Like many, I read The Forward’s “guide to the best colleges for Jewish students” with curiosity. The Forward considered “college acceptance rate, student-to-faculty ratio, Israel activity, Jewish life on campus, and affordability” when ranking multiple universities throughout the United States (http://forward.com/series/jewish-college-guide/). Yeshiva University received an overall ranking of #21, which is not surprising considering the cost of tuition. No one has ever claimed YU to be the most affordable option out there. The one area where Yeshiva University excelled, though, was the “Jewish Life” category with a score of 33/40. As a campus dedicated entirely towards Jewish life, I believe that score could and should be higher.
Yeshiva University is more than a college. In many ways, it represents Modern Orthodoxy and supports countless communities around the world. With so much focus on the “larger Jewish community”, however, I cannot help but feel that the university has placed its own community on the back burner. This past May, as I sat through my sixth Torah Tours orientation, I was told once again of the importance of representing my university outside of my campus. I have sat through many speeches like this, most recently at this past year’s graduation. However, the first and last time I heard a speech about the importance of participation in Yeshiva University’s own community, was at freshman orientation. The impression that I have unwittingly received is that the undergraduate community at Yeshiva University is something that must be fought for.
During my time on the Beren campus, members of the Office of Student Life, TAC, SCWSC, and the Shabbat Enhancement Committee have worked tirelessly to enhance the Beren community. And there has been a noticeable improvement over the years. More students choose to stay on campus for Shabbat, and this past year, student government organized countless events and distributed Yeshiva University apparel to help foster school pride. When administrators only emphasize the community outside its halls, though, they leave the impression that their own student body is secondary.
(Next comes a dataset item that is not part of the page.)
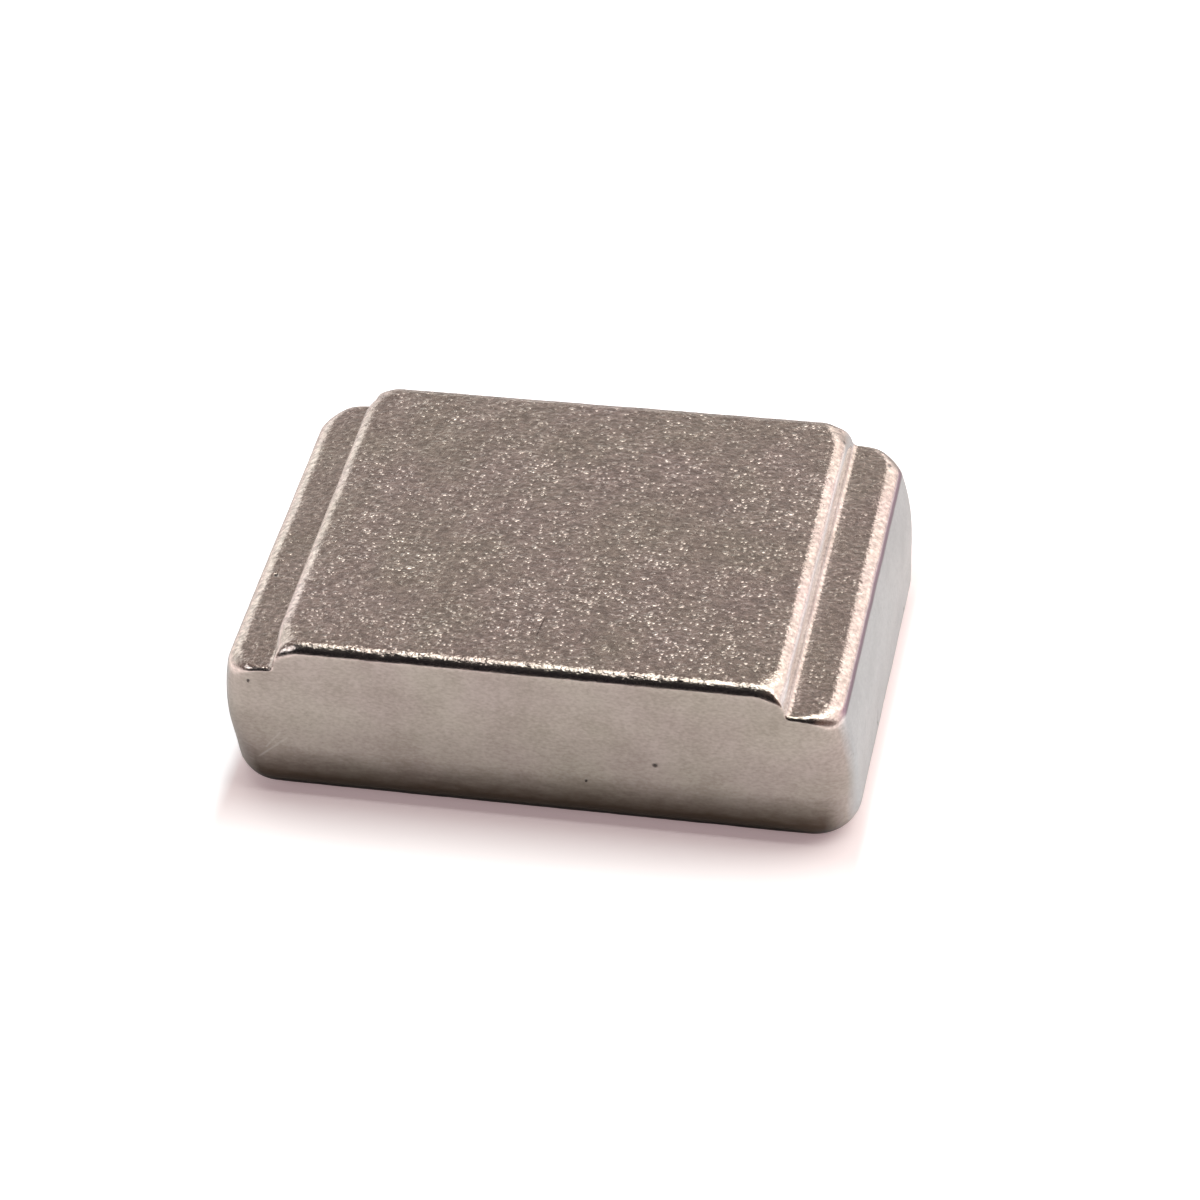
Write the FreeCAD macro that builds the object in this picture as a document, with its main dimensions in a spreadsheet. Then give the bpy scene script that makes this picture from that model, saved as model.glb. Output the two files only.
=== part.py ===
import FreeCAD, Part
import math
import os
from Sketcher import Constraint

# Stepped neodymium block magnet, in millimetres.
# The block stands on its flat pole face. Z is up, X runs along the length, and the origin is the
# middle of the lower face.
# The upper face is stepped down to a narrow ledge along each short end. What stays between the two
# steps is the land, which is as deep as the block.

SIZES = [
    ("length", 20.0, "over the two ends, at their fullest"),
    ("width", 13.0, "front to back"),
    ("height", 6.4, "lower face to the top of the land"),
    ("step_length", 2.0, "fullest part of an end in to the step"),
    ("step_depth", 1.0, "top of the land down to the ledges"),
    ("crown_height", 4.0, "top of the land down to where the ends turn upright"),
    ("crown_radius", 11.0, "gentle curve of the ends over the crown height"),
    ("corner_radius", 1.0, "the four upright corners"),
    ("bottom_radius", 1.0, "all round the lower face"),
    ("rim_radius", 0.42, "all round the outline of the stepped upper face"),
    ("land_radius", 0.48, "upper edge of each step"),
    ("foot_radius", 0.15, "inside corner of each step"),
]

START, END = range(1, 3)
X_AXIS, Y_AXIS = -1, -2
TOLERANCE = 1e-3


def make_sheet(doc):
    """Spreadsheet of the driving sizes, each cell with an alias."""
    sheet = doc.addObject("Spreadsheet::Sheet", "sizes")
    for row, (alias, value, meaning) in enumerate(SIZES, start=1):
        sheet.set("A%d" % row, alias)
        sheet.set("B%d" % row, "%g" % value)
        sheet.set("C%d" % row, meaning)
        sheet.setAlias("B%d" % row, alias)
    doc.recompute()
    return sheet


def make_sketch(body, name):
    """Empty sketch on the body's front plane, where the sketch's own Y is the block's Z."""
    sketch = body.newObject("Sketcher::SketchObject", name)
    plane = [feature for feature in body.Origin.OriginFeatures if feature.Role == "XZ_Plane"][0]
    sketch.AttachmentSupport = [(plane, "")]
    sketch.MapMode = "FlatFace"
    return sketch


def add_line(sketch, start, end):
    return sketch.addGeometry(Part.LineSegment(FreeCAD.Vector(*start, 0), FreeCAD.Vector(*end, 0)))


def bind(sketch, constraint, label, size):
    """Add a dimension to the sketch and bind it to the sheet."""
    index = sketch.addConstraint(constraint)
    sketch.renameConstraint(index, label)
    sketch.setExpression("Constraints." + label, size)


def join(sketch, outline):
    """Join the segments of a closed outline end to start."""
    for first, second in zip(outline, outline[1:] + outline[:1]):
        sketch.addConstraint(Constraint("Coincident", first, END, second, START))


def draw_ends(body, sheet):
    """Front view of the whole block: flat bottom and top, ends upright below and crowned above."""
    sketch = make_sketch(body, "end_profile")
    half = sheet.length / 2
    centre = half - sheet.crown_radius
    upright = sheet.height - sheet.crown_height
    lean = math.asin(sheet.crown_height / sheet.crown_radius)
    top_half = centre + sheet.crown_radius * math.cos(lean)

    def add_crown(side, first, last):
        circle = Part.Circle(FreeCAD.Vector(side * centre, upright, 0),
                             FreeCAD.Vector(0, 0, 1), sheet.crown_radius)
        return sketch.addGeometry(Part.ArcOfCircle(circle, first, last))

    bottom = add_line(sketch, (-half, 0), (half, 0))
    right_end = add_line(sketch, (half, 0), (half, upright))
    right_crown = add_crown(1, 0, lean)
    top = add_line(sketch, (top_half, sheet.height), (-top_half, sheet.height))
    left_crown = add_crown(-1, math.pi - lean, math.pi)
    left_end = add_line(sketch, (-half, upright), (-half, 0))

    for first, second in ((bottom, right_end), (right_crown, top), (top, left_crown), (left_end, bottom)):
        sketch.addConstraint(Constraint("Coincident", first, END, second, START))
    sketch.addConstraint(Constraint("Tangent", right_end, END, right_crown, START))
    sketch.addConstraint(Constraint("Tangent", left_crown, END, left_end, START))
    sketch.addConstraint(Constraint("Vertical", right_end))
    sketch.addConstraint(Constraint("Vertical", left_end))
    sketch.addConstraint(Constraint("Equal", right_crown, left_crown))
    sketch.addConstraint(Constraint("PointOnObject", bottom, START, X_AXIS))
    sketch.addConstraint(Constraint("Symmetric", bottom, START, bottom, END, Y_AXIS))
    sketch.addConstraint(Constraint("Symmetric", top, START, top, END, Y_AXIS))

    bind(sketch, Constraint("DistanceX", bottom, START, bottom, END, sheet.length),
         "length", "sizes.length")
    bind(sketch, Constraint("DistanceY", bottom, END, top, START, sheet.height),
         "height", "sizes.height")
    bind(sketch, Constraint("DistanceY", right_end, START, right_end, END, upright),
         "upright", "sizes.height - sizes.crown_height")
    bind(sketch, Constraint("Radius", right_crown, sheet.crown_radius),
         "crown_radius", "sizes.crown_radius")
    return sketch


def draw_steps(body, sheet):
    """The two rectangles that the steps take off the upper corners of the front view."""
    sketch = make_sketch(body, "step_profile")
    land = sheet.length / 2 - sheet.step_length
    ledge = sheet.height - sheet.step_depth
    outer = sheet.length / 2
    risers = []
    for side in (1, -1):
        corners = [(side * land, ledge), (side * outer, ledge),
                   (side * outer, sheet.height), (side * land, sheet.height)]
        outline = [add_line(sketch, start, end) for start, end in zip(corners, corners[1:] + corners[:1])]
        floor, outer_end, top, riser = outline
        join(sketch, outline)
        for level in (floor, top):
            sketch.addConstraint(Constraint("Horizontal", level))
        for upright in (outer_end, riser):
            sketch.addConstraint(Constraint("Vertical", upright))
        risers.append((riser, outer_end))
    (right, right_outer), (left, left_outer) = risers

    sketch.addConstraint(Constraint("Symmetric", left, START, right, START, Y_AXIS))
    sketch.addConstraint(Constraint("Symmetric", left_outer, START, right_outer, START, Y_AXIS))
    bind(sketch, Constraint("DistanceX", left, START, right, START, 2 * land),
         "land_length", "sizes.length - 2 * sizes.step_length")
    bind(sketch, Constraint("DistanceX", left_outer, END, right_outer, END, sheet.length),
         "length", "sizes.length")
    bind(sketch, Constraint("DistanceY", right, END, right, START, sheet.step_depth),
         "step_depth", "sizes.step_depth")
    bind(sketch, Constraint("DistanceY", X_AXIS, START, right, START, sheet.height),
         "height", "sizes.height")
    return sketch


def add_fillet(body, base, name, chosen, radius):
    """Round the edges of the base feature that pass the test, with a radius from the sheet."""
    names = ["Edge%d" % number for number, edge in enumerate(base.Shape.Edges, start=1) if chosen(edge)]
    if not names:
        raise RuntimeError(name + " found no edge")
    fillet = body.newObject("PartDesign::Fillet", name)
    fillet.Base = (base, names)
    fillet.setExpression("Radius", "sizes." + radius)
    body.Document.recompute()
    return fillet


def near(value, target):
    return abs(value - target) < TOLERANCE


def between(shape, inside):
    """Test for an edge that parts the faces picked by inside from the other faces."""
    picked = [edge for face in shape.Faces if inside(face) for edge in face.Edges]
    others = [edge for face in shape.Faces if not inside(face) for edge in face.Edges]

    def test(edge):
        return any(edge.isSame(one) for one in picked) and any(edge.isSame(one) for one in others)
    return test


def make_block(doc, sheet):
    """The whole magnet: one sintered and plated solid."""
    body = doc.addObject("PartDesign::Body", "magnet_block")
    body.Label = "magnet_block"
    side = sheet.width / 2
    land = sheet.length / 2 - sheet.step_length
    ledge = sheet.height - sheet.step_depth

    block = body.newObject("PartDesign::Pad", "block")
    block.Profile = draw_ends(body, sheet)
    block.SideType = "Symmetric"
    block.setExpression("Length", "sizes.width")
    doc.recompute()

    def upright_corner(edge):
        box = edge.BoundBox
        return near(abs(box.YMin), side) and near(box.YLength, 0) \
            and box.ZLength > TOLERANCE and box.XLength < box.ZLength

    corners = add_fillet(body, block, "corner_fillet", upright_corner, "corner_radius")

    steps = body.newObject("PartDesign::Pocket", "steps")
    steps.Profile = draw_steps(body, sheet)
    steps.SideType = "Symmetric"
    steps.Type = "ThroughAll"
    doc.recompute()
    if not steps.Shape.Volume < corners.Shape.Volume:
        raise RuntimeError("the steps cut nothing")

    def step_edge(level):
        def test(edge):
            box = edge.BoundBox
            return near(abs(box.XMin), land) and near(box.XLength, 0) \
                and near(box.ZMin, level) and near(box.ZLength, 0)
        return test

    feet = add_fillet(body, steps, "foot_fillet", step_edge(ledge), "foot_radius")
    lands = add_fillet(body, feet, "land_fillet", step_edge(sheet.height), "land_radius")
    upper_rim = between(lands.Shape, lambda face: face.CenterOfMass.z > ledge - TOLERANCE)
    rim = add_fillet(body, lands, "rim_fillet", upper_rim, "rim_radius")
    lower_rim = between(rim.Shape, lambda face: face.CenterOfMass.z < TOLERANCE)
    add_fillet(body, rim, "bottom_fillet", lower_rim, "bottom_radius")
    return body


def check_document(doc, bodies):
    """Stop if a feature failed or a solid is not sound, and print each solid's size."""
    for item in doc.Objects:
        if "Invalid" in item.State or "Error" in item.State:
            raise RuntimeError("%s failed: %s" % (item.Name, item.State))
    for body in bodies:
        shape = body.Shape
        if shape.isNull() or not shape.isValid() or len(shape.Solids) != 1:
            raise RuntimeError(body.Label + " is not one valid solid")
        box = shape.optimalBoundingBox()
        print("%s: %.2f x %.2f x %.2f mm, %.1f cubic mm"
              % (body.Label, box.XLength, box.YLength, box.ZLength, shape.Volume))


def main():
    doc = FreeCAD.newDocument("block_magnet")
    sheet = make_sheet(doc)
    bodies = [make_block(doc, sheet)]
    doc.recompute()
    check_document(doc, bodies)
    os.makedirs("parts", exist_ok=True)
    for body in bodies:
        body.Shape.exportStep("parts/%s.step" % body.Label)


main()
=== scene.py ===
import math

import bpy
import numpy as np
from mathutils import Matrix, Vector


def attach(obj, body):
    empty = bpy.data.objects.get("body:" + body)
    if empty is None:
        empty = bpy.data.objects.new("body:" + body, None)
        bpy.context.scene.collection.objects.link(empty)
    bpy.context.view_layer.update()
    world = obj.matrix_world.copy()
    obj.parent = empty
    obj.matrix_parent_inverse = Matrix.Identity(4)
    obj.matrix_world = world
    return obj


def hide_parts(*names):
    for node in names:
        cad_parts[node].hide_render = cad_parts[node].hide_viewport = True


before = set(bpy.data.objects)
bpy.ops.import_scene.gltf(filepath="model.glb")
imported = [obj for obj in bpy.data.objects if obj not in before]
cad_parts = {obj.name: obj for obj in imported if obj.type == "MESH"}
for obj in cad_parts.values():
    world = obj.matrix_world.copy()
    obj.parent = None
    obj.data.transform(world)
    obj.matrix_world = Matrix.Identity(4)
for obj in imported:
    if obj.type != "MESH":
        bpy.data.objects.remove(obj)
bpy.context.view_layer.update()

MM = 0.001

# The block's sizes in millimetres, as in the CAD model. X runs along the length, Z is up.
HALF_LENGTH = 10.0
HALF_WIDTH = 6.5
LAND_TOP = 6.4
LEDGE_TOP = 5.4
LAND_HALF = 8.0
CROWN_START = 2.4
CROWN_RADIUS = 11.0
CORNER = 1.0
BOTTOM = 1.0
RIM = 0.42
LAND_EDGE = 0.48
FOOT = 0.15

# Wear that tumbling leaves on the edges, as a change of their radius in millimetres.
CORNER_GROWTH = 0.5
STEP_END_WEAR = 0.55
RIM_PINCH = 0.27
RIM_GROWTH = 0.2

# Dents in the faces: size across, depth and seed of the random field.
DENTS = [(1.6, 0.012, 3), (0.45, 0.006, 4)]

CAMERA_PLACE = (0.0249167, -0.0874203, 0.084113)
CAMERA_TURN = (48.25724, 3.92648, 11.90776)
CAMERA_LENS = 114.607


# Shape of the block

def meet(a, b, radius):
    """Distance field of the space inside both fields, with its edge rounded."""
    inner = np.minimum(np.maximum(a, b), -radius)
    return inner + np.hypot(np.maximum(a + radius, 0), np.maximum(b + radius, 0))


def join(a, b, radius):
    """Distance field of the space inside either field, with its inside corner filled."""
    outer = np.maximum(np.minimum(a, b), radius)
    return outer - np.hypot(np.maximum(radius - a, 0), np.maximum(radius - b, 0))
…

Every Thursday afternoon, there is a mass exodus of Stern students who leave, suitcases in hand, heading to parents, friends, or even other college campuses for the weekend. And the administrators do little to encourage them otherwise.
Why do administrators symbolically show their support by marching in the Celebrate Israel Parade, or by “popping” in at Torah Tours orientation, but do not come show their support at the bi-annual club fairs run on campus? Individual students work tireless all year to help transform the Beren campus into a community, but there is only so much the students can do on their own.
I am proud of everything that my university does for the Jewish community. Some might say Yeshiva University is in my blood: my grandfather is a long-time Rosh Yeshiva and professor, my father and mother are proud graduates of RIETS/YC and Stern College respectively. I attended Yeshiva University High School for Girls (Central). But should not the sense of pride felt through helping the larger Jewish community reflect Yeshiva University’s own undergraduate community?
With all its faults, The Forward’s overall ranking of YU can serve as an impetus of change. That is, a change in attitude, so that the accomplishments of students on campus are celebrated and emphasized as much as the accomplishments off campus. Fortunately, this change is already in the works. I was personally touched by President Berman’s attendance at this past year’s athletic dinner. He addressed the student athletes, expressing his support and admiration for our athletic community. He thanked us for our hard work and dedication, and encouraged our continual participation. President Berman let us know that our efforts were admired and appreciated by the university whose jerseys we wore on the field, track, and court. I am reassured and filled with hope by his attitude: that our university cares about us, as much as we care about our university.